**Input for this task**
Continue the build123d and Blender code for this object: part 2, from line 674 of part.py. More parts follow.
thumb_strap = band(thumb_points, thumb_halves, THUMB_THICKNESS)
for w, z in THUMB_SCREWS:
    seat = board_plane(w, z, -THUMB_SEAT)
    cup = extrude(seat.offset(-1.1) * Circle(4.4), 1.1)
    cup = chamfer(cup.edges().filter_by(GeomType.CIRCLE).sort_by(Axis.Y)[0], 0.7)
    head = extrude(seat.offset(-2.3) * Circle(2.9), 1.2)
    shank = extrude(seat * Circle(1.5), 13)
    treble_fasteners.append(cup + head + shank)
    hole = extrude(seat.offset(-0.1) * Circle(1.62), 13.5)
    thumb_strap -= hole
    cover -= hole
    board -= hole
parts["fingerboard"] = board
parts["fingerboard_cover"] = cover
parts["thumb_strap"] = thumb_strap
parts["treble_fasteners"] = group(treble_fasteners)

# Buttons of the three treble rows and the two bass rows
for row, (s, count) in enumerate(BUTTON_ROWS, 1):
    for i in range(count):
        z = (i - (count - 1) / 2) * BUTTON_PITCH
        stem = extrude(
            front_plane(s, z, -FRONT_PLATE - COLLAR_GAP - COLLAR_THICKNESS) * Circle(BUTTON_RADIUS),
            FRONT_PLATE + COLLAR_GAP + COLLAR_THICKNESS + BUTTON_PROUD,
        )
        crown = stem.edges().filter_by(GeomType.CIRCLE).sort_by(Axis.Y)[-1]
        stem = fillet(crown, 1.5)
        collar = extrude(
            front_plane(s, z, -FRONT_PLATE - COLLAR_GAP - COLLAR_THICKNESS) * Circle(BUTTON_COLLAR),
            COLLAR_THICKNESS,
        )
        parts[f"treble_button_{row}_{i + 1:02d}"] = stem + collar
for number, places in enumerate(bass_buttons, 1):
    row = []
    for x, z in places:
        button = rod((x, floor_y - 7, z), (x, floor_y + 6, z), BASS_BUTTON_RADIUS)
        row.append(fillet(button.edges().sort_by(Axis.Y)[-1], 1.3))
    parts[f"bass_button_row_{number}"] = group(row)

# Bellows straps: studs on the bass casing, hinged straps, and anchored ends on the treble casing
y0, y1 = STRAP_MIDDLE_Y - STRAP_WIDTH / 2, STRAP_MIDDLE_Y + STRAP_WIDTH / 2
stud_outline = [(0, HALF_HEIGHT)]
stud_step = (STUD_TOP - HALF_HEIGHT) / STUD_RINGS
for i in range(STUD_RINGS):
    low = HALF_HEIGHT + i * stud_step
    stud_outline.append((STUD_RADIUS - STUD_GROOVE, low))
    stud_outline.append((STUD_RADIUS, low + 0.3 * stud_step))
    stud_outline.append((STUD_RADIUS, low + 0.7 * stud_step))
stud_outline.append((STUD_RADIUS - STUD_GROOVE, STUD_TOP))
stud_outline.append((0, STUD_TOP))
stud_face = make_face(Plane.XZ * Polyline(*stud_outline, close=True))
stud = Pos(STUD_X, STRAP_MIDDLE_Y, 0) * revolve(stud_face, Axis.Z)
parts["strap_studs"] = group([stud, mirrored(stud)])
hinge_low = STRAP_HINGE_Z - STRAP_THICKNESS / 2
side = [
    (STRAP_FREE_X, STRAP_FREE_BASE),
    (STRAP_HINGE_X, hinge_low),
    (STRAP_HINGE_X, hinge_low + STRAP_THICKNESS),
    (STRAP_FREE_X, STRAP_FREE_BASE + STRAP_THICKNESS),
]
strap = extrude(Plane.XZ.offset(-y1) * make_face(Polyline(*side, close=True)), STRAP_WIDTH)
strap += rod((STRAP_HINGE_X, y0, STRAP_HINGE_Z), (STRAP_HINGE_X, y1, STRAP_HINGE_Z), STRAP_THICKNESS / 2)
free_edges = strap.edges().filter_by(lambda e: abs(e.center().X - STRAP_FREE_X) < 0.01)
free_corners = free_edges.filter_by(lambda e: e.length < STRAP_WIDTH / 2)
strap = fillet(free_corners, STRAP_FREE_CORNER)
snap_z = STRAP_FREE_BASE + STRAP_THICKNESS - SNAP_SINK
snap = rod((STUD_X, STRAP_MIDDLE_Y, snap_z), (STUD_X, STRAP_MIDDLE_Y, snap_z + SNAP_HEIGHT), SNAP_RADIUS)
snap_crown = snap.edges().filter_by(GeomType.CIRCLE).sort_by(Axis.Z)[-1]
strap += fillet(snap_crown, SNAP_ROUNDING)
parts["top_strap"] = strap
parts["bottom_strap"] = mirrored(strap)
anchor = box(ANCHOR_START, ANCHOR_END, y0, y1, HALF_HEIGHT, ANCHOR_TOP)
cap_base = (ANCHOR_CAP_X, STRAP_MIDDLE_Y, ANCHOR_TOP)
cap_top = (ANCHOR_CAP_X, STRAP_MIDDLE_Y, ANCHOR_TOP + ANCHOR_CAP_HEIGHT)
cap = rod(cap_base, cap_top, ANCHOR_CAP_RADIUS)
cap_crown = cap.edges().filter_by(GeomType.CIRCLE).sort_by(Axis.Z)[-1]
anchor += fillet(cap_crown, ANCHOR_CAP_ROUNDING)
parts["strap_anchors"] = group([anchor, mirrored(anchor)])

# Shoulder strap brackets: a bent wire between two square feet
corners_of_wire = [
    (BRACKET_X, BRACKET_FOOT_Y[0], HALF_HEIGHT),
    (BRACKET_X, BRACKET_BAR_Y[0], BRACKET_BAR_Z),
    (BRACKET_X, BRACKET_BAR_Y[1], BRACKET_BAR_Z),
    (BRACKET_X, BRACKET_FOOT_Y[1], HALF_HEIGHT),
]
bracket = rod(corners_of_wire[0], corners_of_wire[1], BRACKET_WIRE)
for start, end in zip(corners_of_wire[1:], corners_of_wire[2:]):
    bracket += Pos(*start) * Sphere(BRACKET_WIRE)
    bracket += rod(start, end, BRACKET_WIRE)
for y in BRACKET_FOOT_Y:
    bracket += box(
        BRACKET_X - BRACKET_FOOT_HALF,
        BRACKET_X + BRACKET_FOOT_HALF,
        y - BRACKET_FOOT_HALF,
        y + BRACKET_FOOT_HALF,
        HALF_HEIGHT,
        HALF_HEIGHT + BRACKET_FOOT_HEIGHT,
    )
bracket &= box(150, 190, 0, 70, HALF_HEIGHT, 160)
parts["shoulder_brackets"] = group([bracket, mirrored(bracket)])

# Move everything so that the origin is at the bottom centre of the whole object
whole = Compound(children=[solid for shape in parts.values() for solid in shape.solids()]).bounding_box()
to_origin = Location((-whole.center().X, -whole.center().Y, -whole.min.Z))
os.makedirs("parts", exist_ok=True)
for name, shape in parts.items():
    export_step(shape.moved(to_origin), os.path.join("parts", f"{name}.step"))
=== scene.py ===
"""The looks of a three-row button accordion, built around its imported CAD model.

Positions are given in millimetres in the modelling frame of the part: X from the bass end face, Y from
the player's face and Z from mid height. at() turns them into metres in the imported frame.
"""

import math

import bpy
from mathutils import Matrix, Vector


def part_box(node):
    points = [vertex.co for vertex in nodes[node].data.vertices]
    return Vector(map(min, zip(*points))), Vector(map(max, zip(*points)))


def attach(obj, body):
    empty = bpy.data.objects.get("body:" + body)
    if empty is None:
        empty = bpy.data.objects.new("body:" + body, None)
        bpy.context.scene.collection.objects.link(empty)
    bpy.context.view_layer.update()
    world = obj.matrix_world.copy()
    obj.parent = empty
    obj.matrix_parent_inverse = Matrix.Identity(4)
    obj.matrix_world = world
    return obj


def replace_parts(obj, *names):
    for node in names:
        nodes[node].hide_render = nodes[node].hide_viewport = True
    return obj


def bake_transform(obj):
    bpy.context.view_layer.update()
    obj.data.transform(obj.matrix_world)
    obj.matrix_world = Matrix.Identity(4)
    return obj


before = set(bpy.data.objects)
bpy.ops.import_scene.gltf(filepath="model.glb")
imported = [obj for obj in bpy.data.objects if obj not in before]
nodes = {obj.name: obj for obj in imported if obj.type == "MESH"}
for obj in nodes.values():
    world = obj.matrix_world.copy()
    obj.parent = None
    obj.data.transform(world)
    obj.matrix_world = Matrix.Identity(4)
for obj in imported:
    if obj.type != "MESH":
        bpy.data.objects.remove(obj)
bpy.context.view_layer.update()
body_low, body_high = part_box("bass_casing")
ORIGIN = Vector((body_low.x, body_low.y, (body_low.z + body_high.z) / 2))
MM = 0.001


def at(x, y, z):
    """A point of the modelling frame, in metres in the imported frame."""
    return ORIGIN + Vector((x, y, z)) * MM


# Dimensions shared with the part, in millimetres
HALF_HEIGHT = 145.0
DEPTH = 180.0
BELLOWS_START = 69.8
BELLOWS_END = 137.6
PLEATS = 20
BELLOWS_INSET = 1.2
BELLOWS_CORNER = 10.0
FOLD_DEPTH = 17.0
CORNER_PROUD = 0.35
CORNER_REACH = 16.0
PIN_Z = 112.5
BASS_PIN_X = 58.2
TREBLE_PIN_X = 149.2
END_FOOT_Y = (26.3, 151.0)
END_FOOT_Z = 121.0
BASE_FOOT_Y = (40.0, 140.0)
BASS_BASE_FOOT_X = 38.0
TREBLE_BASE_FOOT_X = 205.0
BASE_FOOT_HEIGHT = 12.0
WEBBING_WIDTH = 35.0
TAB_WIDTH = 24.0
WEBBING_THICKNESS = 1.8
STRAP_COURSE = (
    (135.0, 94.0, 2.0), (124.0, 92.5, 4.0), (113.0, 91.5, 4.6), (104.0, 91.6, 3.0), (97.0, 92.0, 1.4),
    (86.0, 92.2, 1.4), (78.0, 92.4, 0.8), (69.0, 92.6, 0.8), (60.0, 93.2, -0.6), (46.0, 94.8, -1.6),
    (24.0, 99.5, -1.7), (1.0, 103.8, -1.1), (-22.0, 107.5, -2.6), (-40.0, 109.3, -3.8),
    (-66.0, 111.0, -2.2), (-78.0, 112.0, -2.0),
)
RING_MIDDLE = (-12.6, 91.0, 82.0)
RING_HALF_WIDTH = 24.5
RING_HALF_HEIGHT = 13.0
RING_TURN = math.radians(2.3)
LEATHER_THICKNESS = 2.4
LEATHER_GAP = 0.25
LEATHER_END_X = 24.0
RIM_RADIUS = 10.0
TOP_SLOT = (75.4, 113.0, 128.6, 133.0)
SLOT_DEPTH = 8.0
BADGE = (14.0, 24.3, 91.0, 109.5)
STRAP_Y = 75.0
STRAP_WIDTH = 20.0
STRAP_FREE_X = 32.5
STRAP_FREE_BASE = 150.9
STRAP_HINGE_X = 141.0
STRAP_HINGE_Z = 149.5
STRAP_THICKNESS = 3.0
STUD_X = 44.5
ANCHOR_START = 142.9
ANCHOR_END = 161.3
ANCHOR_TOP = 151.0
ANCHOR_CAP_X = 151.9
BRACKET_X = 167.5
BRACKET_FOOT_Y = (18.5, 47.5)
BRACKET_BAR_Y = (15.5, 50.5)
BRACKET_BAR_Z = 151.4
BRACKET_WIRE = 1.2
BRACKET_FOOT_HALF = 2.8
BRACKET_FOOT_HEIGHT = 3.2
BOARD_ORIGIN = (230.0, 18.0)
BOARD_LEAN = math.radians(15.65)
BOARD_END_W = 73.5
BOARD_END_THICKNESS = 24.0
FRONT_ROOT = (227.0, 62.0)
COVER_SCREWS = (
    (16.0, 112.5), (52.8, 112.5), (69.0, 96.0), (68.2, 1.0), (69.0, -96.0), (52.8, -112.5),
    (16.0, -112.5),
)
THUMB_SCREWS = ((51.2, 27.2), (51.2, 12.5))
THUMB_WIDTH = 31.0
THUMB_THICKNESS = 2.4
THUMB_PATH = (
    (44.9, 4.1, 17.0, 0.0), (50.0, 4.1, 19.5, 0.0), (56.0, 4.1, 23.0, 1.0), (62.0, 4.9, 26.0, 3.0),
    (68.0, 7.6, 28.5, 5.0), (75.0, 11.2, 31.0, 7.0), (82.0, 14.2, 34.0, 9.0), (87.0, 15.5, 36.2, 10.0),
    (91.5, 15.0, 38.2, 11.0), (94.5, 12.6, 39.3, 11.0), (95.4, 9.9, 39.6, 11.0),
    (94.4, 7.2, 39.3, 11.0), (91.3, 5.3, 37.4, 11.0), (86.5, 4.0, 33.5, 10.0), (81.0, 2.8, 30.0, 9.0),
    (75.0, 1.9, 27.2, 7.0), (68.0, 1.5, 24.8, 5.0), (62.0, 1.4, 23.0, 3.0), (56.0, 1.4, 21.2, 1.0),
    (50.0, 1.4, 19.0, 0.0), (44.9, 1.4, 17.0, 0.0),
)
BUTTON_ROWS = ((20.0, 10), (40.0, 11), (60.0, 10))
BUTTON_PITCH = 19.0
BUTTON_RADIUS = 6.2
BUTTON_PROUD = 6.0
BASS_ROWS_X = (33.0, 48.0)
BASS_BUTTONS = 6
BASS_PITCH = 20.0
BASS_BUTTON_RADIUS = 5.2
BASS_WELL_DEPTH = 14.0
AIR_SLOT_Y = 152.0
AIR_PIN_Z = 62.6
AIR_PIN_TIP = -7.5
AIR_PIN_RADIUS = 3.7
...
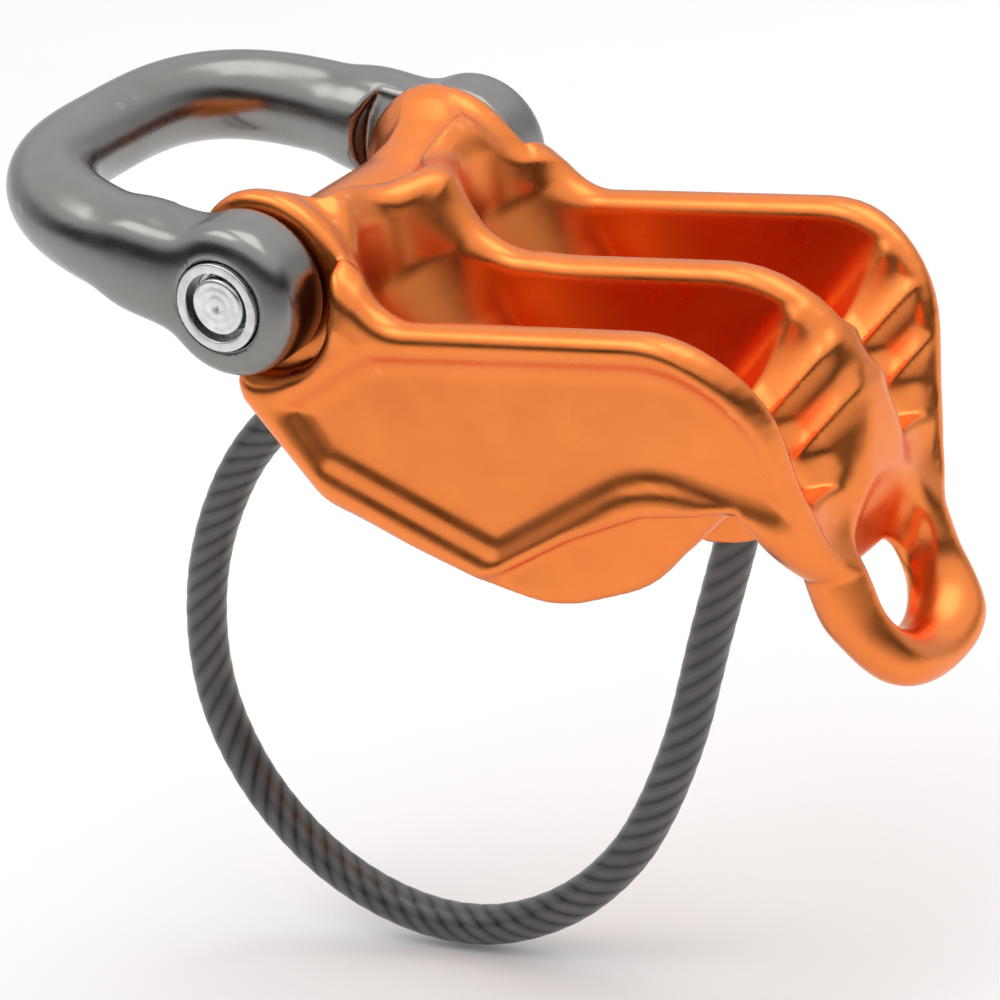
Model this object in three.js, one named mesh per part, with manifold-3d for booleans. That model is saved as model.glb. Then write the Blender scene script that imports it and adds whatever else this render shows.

**Task**
Quote word for word every line from the one that has "# Move everything" through the one that has "for node in".

**Task output**
# Move everything so that the origin is at the bottom centre of the whole object
whole = Compound(children=[solid for shape in parts.values() for solid in shape.solids()]).bounding_box()
to_origin = Location((-whole.center().X, -whole.center().Y, -whole.min.Z))
os.makedirs("parts", exist_ok=True)
for name, shape in parts.items():
    export_step(shape.moved(to_origin), os.path.join("parts", f"{name}.step"))
=== scene.py ===
"""The looks of a three-row button accordion, built around its imported CAD model.

Positions are given in millimetres in the modelling frame of the part: X from the bass end face, Y from
the player's face and Z from mid height. at() turns them into metres in the imported frame.
"""

import math

import bpy
from mathutils import Matrix, Vector


def part_box(node):
    points = [vertex.co for vertex in nodes[node].data.vertices]
    return Vector(map(min, zip(*points))), Vector(map(max, zip(*points)))


def attach(obj, body):
    empty = bpy.data.objects.get("body:" + body)
    if empty is None:
        empty = bpy.data.objects.new("body:" + body, None)
        bpy.context.scene.collection.objects.link(empty)
    bpy.context.view_layer.update()
    world = obj.matrix_world.copy()
    obj.parent = empty
    obj.matrix_parent_inverse = Matrix.Identity(4)
    obj.matrix_world = world
    return obj


def replace_parts(obj, *names):
    for node in names:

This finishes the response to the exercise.